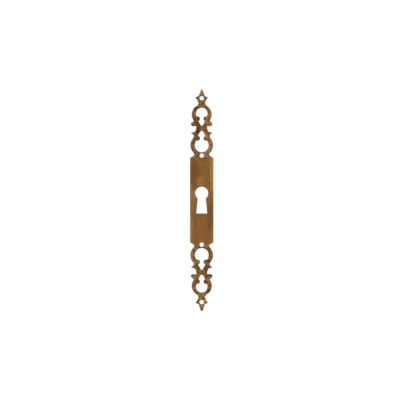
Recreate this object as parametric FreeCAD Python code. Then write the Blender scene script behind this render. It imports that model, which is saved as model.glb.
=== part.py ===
# Keyhole escutcheon for a cupboard or wardrobe door.
# One flat plate of brass, cut and pierced in one piece: a plain panel with the keyhole,
# and above and below it a pierced scroll that ends in a small crown and spear point.
# The plate stands upright as it is fixed: Z is up, the back lies in the plane Y = 0 and
# the front faces -Y. The origin is the middle of the back. All sizes are millimetres.
import FreeCAD, Part
import math
import os

# The sheet
plate_thickness = 1.5
front_edge_chamfer = 0.2
inner_corner_radius = 0.45
point_radius = 0.3

# The panel that carries the keyhole; the shoulders at its ends slope up to the rings
panel_width = 15.8
panel_side_length = 56.4
shoulder_corner_radius = 0.7
shoulder_slope = 31.0
shoulder_fillet_radius = 1.1

# The keyhole, its whole height centred on the panel
keyhole_height = 18.0
keyhole_round_diameter = 8.75
keyhole_slot_width = 4.7
keyhole_foot_width = 7.4
keyhole_foot_radius = 0.3

# Four screw holes on the middle line
screw_hole_diameter = 2.9
panel_hole_beyond_side = 1.95
crown_hole_above_neck = 3.6

# Large ring, next to the panel; both ring openings are cut a little taller than wide
ring_hole_web = 0.85
large_opening_width = 9.25
large_opening_height = 9.5
large_ring_diameter = 15.3

# Small ring, next to the crown; its opening sits off centre, towards the crown
ring_spacing = 20.75
small_ring_diameter = 13.6
small_opening_width = 7.7
small_opening_height = 8.0
small_opening_shift = 0.6

# The curls that close each ring and leave a gap between their ends
curl_radius = 1.65
curl_gap = 2.3
large_curl_rise = 4.65
small_curl_drop = 3.5

# The pointed opening over the large ring and the drop under the small one
arch_rise = 9.1
arch_slope = 59.3
arch_tip_radius = 0.75
drop_depth = 6.25
drop_slope = 63.0
drop_radius = 1.15

# The waist between the rings, with a round lobe and a thorn on each side
waist_width = 7.3
waist_corner_radius = 0.8
waist_hollow_radius = 2.05
waist_hollow_lean = 0.25
waist_hollow_depth = 2.15
lobe_radius = 1.38
lobe_reach = 7.28
lobe_depth = 6.6
lobe_slope = 40.0
lobe_swell = 0.25
thorn_reach = 7.6
thorn_rise = 8.2
thorn_root_width = 10.9
thorn_hollow_radius = 1.95

# Neck, crown and spear point; the lower spear point is filed blunter than the upper one
neck_width = 4.4
neck_fillet_radius = 2.8
neck_rise = 7.4
crown_width = 8.7
crown_rise = 4.15
crown_flank_radius = 8.7
crown_dip_width = 4.3
crown_dip_rise = 1.0
spear_rise = 9.65
upper_spear_tip_radius = 0.45
lower_spear_tip_radius = 0.9

# Stations along Z, each counted from the one below it
panel_end = panel_side_length / 2
panel_hole_z = panel_end + panel_hole_beyond_side
screw_hole_radius = screw_hole_diameter / 2
large_ring_z = panel_hole_z + screw_hole_radius + ring_hole_web + large_opening_height / 2
large_ring_radius = large_ring_diameter / 2
small_ring_z = large_ring_z + ring_spacing
small_ring_radius = small_ring_diameter / 2
small_opening_z = small_ring_z + small_opening_shift
neck_z = small_ring_z + neck_rise
crown_hole_z = neck_z + crown_hole_above_neck
crown_tip_z = neck_z + crown_rise
spear_tip_z = neck_z + spear_rise
lobe_z = small_ring_z - lobe_depth
stem_z = lobe_z - lobe_radius + lobe_swell
thorn_z = large_ring_z + thorn_rise


def at(x, z):
    """Point of the outline, in the plane of the back."""
    return FreeCAD.Vector(x, 0, z)


def disc(x, z, radius):
    """Round face of the outline."""
    circle = Part.makeCircle(radius, at(x, z), FreeCAD.Vector(0, -1, 0))
    return Part.Face(Part.Wire(circle))


def belt(*discs):
    """Face inside a tight belt round discs (x, z, radius), listed counter-clockwise.

    A radius of 0 is a plain corner."""
    leaving = []
    arriving = []
    count = len(discs)
    for i in range(count):
        x1, z1, r1 = discs[i]
        x2, z2, r2 = discs[(i + 1) % count]
        span = math.hypot(x2 - x1, z2 - z1)
        along = math.atan2(z2 - z1, x2 - x1)
        normal = along - math.acos((r1 - r2) / span)
        out_x, out_z = math.cos(normal), math.sin(normal)
        leaving.append((at(x1 + r1 * out_x, z1 + r1 * out_z), normal))
        arriving.append((at(x2 + r2 * out_x, z2 + r2 * out_z), normal))
    edges = []
    for i in range(count):
        x, z, radius = discs[i]
        start, start_angle = arriving[i - 1]
        end, end_angle = leaving[i]
        if radius > 0:
            turn = (end_angle - start_angle) % (2 * math.pi)
            middle = start_angle + turn / 2
            halfway = at(x + radius * math.cos(middle), z + radius * math.sin(middle))
            edges.append(Part.Arc(start, halfway, end).toShape())
        edges.append(Part.LineSegment(end, arriving[i][0]).toShape())
    return Part.Face(Part.Wire(edges))


def mirrored(face):
    """The face and its mirror image on the other side of the middle line."""
    return [face, face.mirror(at(0, 0), FreeCAD.Vector(1, 0, 0)).reversed()]


def joined(faces):
    """One face from faces that overlap in a chain, with the seams removed."""
    whole = faces[0]
    for face in faces[1:]:
        whole = whole.fuse(face).removeSplitter().Faces[0]
    return whole


def offset(face, distance):
    """Face grown by a distance, or shrunk by it where it is negative.

    Now and then an offset comes out empty. It succeeds on the same outline walked from another
    of its edges."""
    edges = face.OuterWire.OrderedEdges
    for first in range(len(edges)):
        walked = Part.Face(Part.Wire(edges[first:] + edges[:first]))
        try:
            return walked.makeOffset2D(distance).Faces[0]
        except ValueError:
            continue
    raise ValueError(f"no offset of {distance} mm")


def fill_corners(face, radius):
    """Rounds the inner corners of a face."""
    return offset(offset(face, radius), -radius)


def round_points(face, radius):
    """Rounds the outer corners of a face."""
    return offset(offset(face, -radius), radius)


def panel_outline():
    """Upper half of the panel; its end rises in two slopes to the large ring."""
    half = panel_width / 2
    x = half - shoulder_corner_radius
    slope = math.radians(shoulder_slope)
    ridge_z = panel_end + x * math.tan(slope) + shoulder_corner_radius / math.cos(slope)
    return belt((-half, 0, 0), (half, 0, 0), (x, panel_end, shoulder_corner_radius),
                (0, ridge_z, 0), (-x, panel_end, shoulder_corner_radius))


def lobe_outline():
    """Round lobe on the right, carried on a stem that slopes down from the small ring."""
    x = lobe_reach - lobe_radius
    slope = math.radians(lobe_slope)
    edge_x = x + lobe_radius * math.sin(slope)
    edge_z = lobe_z + lobe_radius * math.cos(slope)
    root_x = small_ring_radius / 2
    root_z = edge_z + (edge_x - root_x) * math.tan(slope)
    return belt((root_x, stem_z, 0), (x, lobe_z, lobe_radius), (root_x, root_z, 0))


def waist_outline():
    """Waist between the rings, with a thorn each side, hollowed above and below it."""
    root = thorn_root_width / 2
    far = thorn_reach + lobe_reach
    block = belt((-root, large_ring_z, 0), (root, large_ring_z, 0), (thorn_reach, thorn_z, 0),
                 (root, lobe_z, 0), (-root, lobe_z, 0), (-thorn_reach, thorn_z, 0))
    corner_x = waist_width / 2 + waist_corner_radius
    hollow_x = waist_width / 2 + waist_hollow_lean + waist_hollow_radius
    upper_hollow = belt((corner_x, stem_z - waist_corner_radius, waist_corner_radius),
                        (hollow_x, stem_z - waist_hollow_depth, waist_hollow_radius),
                        (thorn_reach, thorn_z, 0), (far, thorn_z, 0), (far, stem_z, 0))
    lower_hollow = disc(root + thorn_hollow_radius, thorn_z - thorn_hollow_radius - point_radius,
                        thorn_hollow_radius)
    cutters = mirrored(upper_hollow) + mirrored(lower_hollow)
    return block.cut(Part.Compound(cutters)).Faces[0]


def neck_outline():
    """Small ring with the neck on top of it, joined by a round fillet."""
    half = neck_width / 2
    strip = belt((-half, small_ring_z, 0), (half, small_ring_z, 0),
                 (half, neck_z + neck_fillet_radius, 0), (-half, neck_z + neck_fillet_radius, 0))
    ring = disc(0, small_ring_z, small_ring_radius)
    return fill_corners(joined([ring, strip]), neck_fillet_radius)


def crown_outline():
    """Crown over the neck: two side points with hollow flanks."""
    half = neck_width / 2
    tip_x = crown_width / 2
    dip_x = crown_dip_width / 2
    dip_z = crown_tip_z + crown_dip_rise
    chord = math.hypot(tip_x - half, crown_tip_z - neck_z)
    bow = math.sqrt(crown_flank_radius ** 2 - (chord / 2) ** 2)
    centre_x = (half + tip_x) / 2 + bow * (crown_tip_z - neck_z) / chord
    centre_z = (neck_z + crown_tip_z) / 2 - bow * (tip_x - half) / chord
    block = belt((-half, neck_z, 0), (half, neck_z, 0), (tip_x, neck_z, 0), (tip_x, crown_tip_z, 0),
                 (dip_x, dip_z, 0), (-dip_x, dip_z, 0), (-tip_x, crown_tip_z, 0), (-tip_x, neck_z, 0))
    flanks = mirrored(disc(centre_x, centre_z, crown_flank_radius))
    return block.cut(Part.Compound(flanks)).Faces[0]


def spear_outline(tip_radius):
    """Spear point that rises between the crown's side points."""
    dip_x = crown_dip_width / 2
    dip_z = crown_tip_z + crown_dip_rise
    return belt((-dip_x, crown_tip_z, 0), (dip_x, crown_tip_z, 0), (dip_x, dip_z, 0),
                (0, spear_tip_z - tip_radius, tip_radius), (-dip_x, dip_z, 0))


def eye(z, width, height):
    """Ring opening: two half circles with a short straight between them."""
    radius = width / 2
    reach = height / 2 - radius
    return belt((0, z - reach, radius), (0, z + reach, radius))


def window(opening, opening_z, curl_z, tip_z, tip_radius, slope):
    """A ring opening that runs out between two curls into an arm that narrows to its tip."""
    curl_x = curl_gap / 2 + curl_radius
    away = 1 if tip_z > curl_z else -1
    tilt = math.radians(slope)
    arm_half = tip_radius / math.sin(tilt) + abs(tip_z - curl_z) / math.tan(tilt)
    corners = [(curl_x, opening_z, 0), (arm_half, curl_z, 0), (0, tip_z, tip_radius),
               (-arm_half, curl_z, 0), (-curl_x, opening_z, 0)]
    curls = mirrored(disc(curl_x, curl_z, curl_radius))
    return joined([opening, belt(*corners[::away])]).cut(Part.Compound(curls)).Faces[0]


def keyhole():
    """Keyhole: a round eye over a slot that widens to its foot."""
    radius = keyhole_round_diameter / 2
    eye_z = keyhole_height / 2 - radius
    foot_z = -keyhole_height / 2
    half_top = keyhole_slot_width / 2
    half_foot = keyhole_foot_width / 2
    slot = belt((-half_foot, foot_z, 0), (half_foot, foot_z, 0),
                (half_top, eye_z, 0), (-half_top, eye_z, 0))
    return joined([disc(0, eye_z, radius), slot])


def pierced(opening, corner_radius):
    """An opening with its own corners rounded, and the points of metal between them."""
    return fill_corners(round_points(opening, corner_radius), point_radius)


def outline():
    """Outline of the whole plate with its corners and points rounded."""
    shoulders = joined([panel_outline(), disc(0, large_ring_z, large_ring_radius)])
    shoulders = fill_corners(shoulders, shoulder_fillet_radius)
    scroll = joined([shoulders, waist_outline()] + mirrored(lobe_outline())
                    + [neck_outline(), crown_outline()])
    upper = fill_corners(joined([scroll, spear_outline(upper_spear_tip_radius)]), inner_corner_radius)
    lower = fill_corners(joined([scroll, spear_outline(lower_spear_tip_radius)]), inner_corner_radius)
    lower = lower.mirror(at(0, 0), FreeCAD.Vector(0, 0, 1)).reversed()
    return round_points(joined([upper, lower]), point_radius)


def upper_openings():
    """Openings of the upper scroll: two ring windows and two screw holes."""
    large = window(eye(large_ring_z, large_opening_width, large_opening_height), large_ring_z,
                   large_ring_z + large_curl_rise, large_ring_z + arch_rise, arch_tip_radius, arch_slope)
    small = window(eye(small_opening_z, small_opening_width, small_opening_height), small_opening_z,
                   small_opening_z - small_curl_drop, small_ring_z - drop_depth, drop_radius, drop_slope)
    return [pierced(large, inner_corner_radius), pierced(small, inner_corner_radius),
            disc(0, panel_hole_z, screw_hole_radius), disc(0, crown_hole_z, screw_hole_radius)]


def plate_face():
    """The pierced face of the whole plate."""
    upper = upper_openings()
    lower = [face.mirror(at(0, 0), FreeCAD.Vector(0, 0, 1)) for face in upper]
    openings = upper + lower + [pierced(keyhole(), keyhole_foot_radius)]
    return outline().cut(Part.Compound(openings)).Faces[0]


def escutcheon_plate():
    """The plate cut from sheet, with its front edges eased and its back left flat."""
    plate = plate_face().extrude(FreeCAD.Vector(0, -plate_thickness, 0))
    front = [edge for edge in plate.Edges if edge.BoundBox.YMax < -plate_thickness / 2]
    return plate.makeChamfer(front_edge_chamfer, front).Solids[0]


if __name__ == "__main__":
    os.makedirs("parts", exist_ok=True)
    plate = escutcheon_plate()
    plate.exportStep("parts/escutcheon_plate.step")
    print("valid", plate.isValid(), "faces", len(plate.Faces), "volume", round(plate.Volume, 1))
    box = plate.BoundBox
    print("size", round(box.XLength, 3), round(box.YLength, 3), round(box.ZLength, 3))
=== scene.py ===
"""Looks of the keyhole escutcheon: an aged brass plate on a pale floor in soft studio light.

The plate's outline comes from the frame, so every edge lies where the solid has it. The flat
pattern is filled with a fine mesh, a geometry tree gives it its thickness, its rubbed edges and
its hand-finished surface, and one material gives it brushed, tarnished brass, with painted shade
along its openings and on its side walls and painted sheen and shade on its panel.
"""
import logging
import math
from collections.abc import Mapping, Sequence
from dataclasses import dataclass, field
from enum import Enum

import bmesh
import bpy
import numpy as np
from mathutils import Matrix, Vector, kdtree
from mathutils.geometry import delaunay_2d_cdt


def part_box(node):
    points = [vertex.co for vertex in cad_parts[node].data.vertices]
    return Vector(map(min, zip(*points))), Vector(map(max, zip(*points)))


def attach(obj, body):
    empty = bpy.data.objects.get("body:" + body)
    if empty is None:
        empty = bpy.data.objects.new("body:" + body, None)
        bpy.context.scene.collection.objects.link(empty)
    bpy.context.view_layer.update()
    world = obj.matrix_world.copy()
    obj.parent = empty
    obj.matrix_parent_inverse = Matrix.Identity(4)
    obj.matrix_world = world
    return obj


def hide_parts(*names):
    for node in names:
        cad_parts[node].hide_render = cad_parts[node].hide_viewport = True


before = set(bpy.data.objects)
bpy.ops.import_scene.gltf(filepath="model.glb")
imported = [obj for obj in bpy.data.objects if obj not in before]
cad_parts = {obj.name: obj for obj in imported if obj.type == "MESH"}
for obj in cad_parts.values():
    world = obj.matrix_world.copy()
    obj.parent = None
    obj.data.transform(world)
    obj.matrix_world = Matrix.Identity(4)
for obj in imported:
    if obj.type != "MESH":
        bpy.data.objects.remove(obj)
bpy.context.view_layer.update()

MM = 0.001
PLATE_NODE = "escutcheon_plate"
OPENING = "opening"
RIM_DISTANCE = "rim_distance"
OPENING_DISTANCE = "opening_distance"
NOISE_MIDDLE = 0.5
log = logging.getLogger("escutcheon")

Colour = tuple[float, float, float, float]
WHITE: Colour = (1.0, 1.0, 1.0, 1.0)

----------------

Required work:
In the listing above, find the line with "if empty is" and the line with "cad_parts[node].hide_render = cad_parts[node].hide_viewport". Output those two lines and every line between them, exactly as written.

Response for this exercise:
    if empty is None:
        empty = bpy.data.objects.new("body:" + body, None)
        bpy.context.scene.collection.objects.link(empty)
    bpy.context.view_layer.update()
    world = obj.matrix_world.copy()
    obj.parent = empty
    obj.matrix_parent_inverse = Matrix.Identity(4)
    obj.matrix_world = world
    return obj


def hide_parts(*names):
    for node in names:
        cad_parts[node].hide_render = cad_parts[node].hide_viewport = True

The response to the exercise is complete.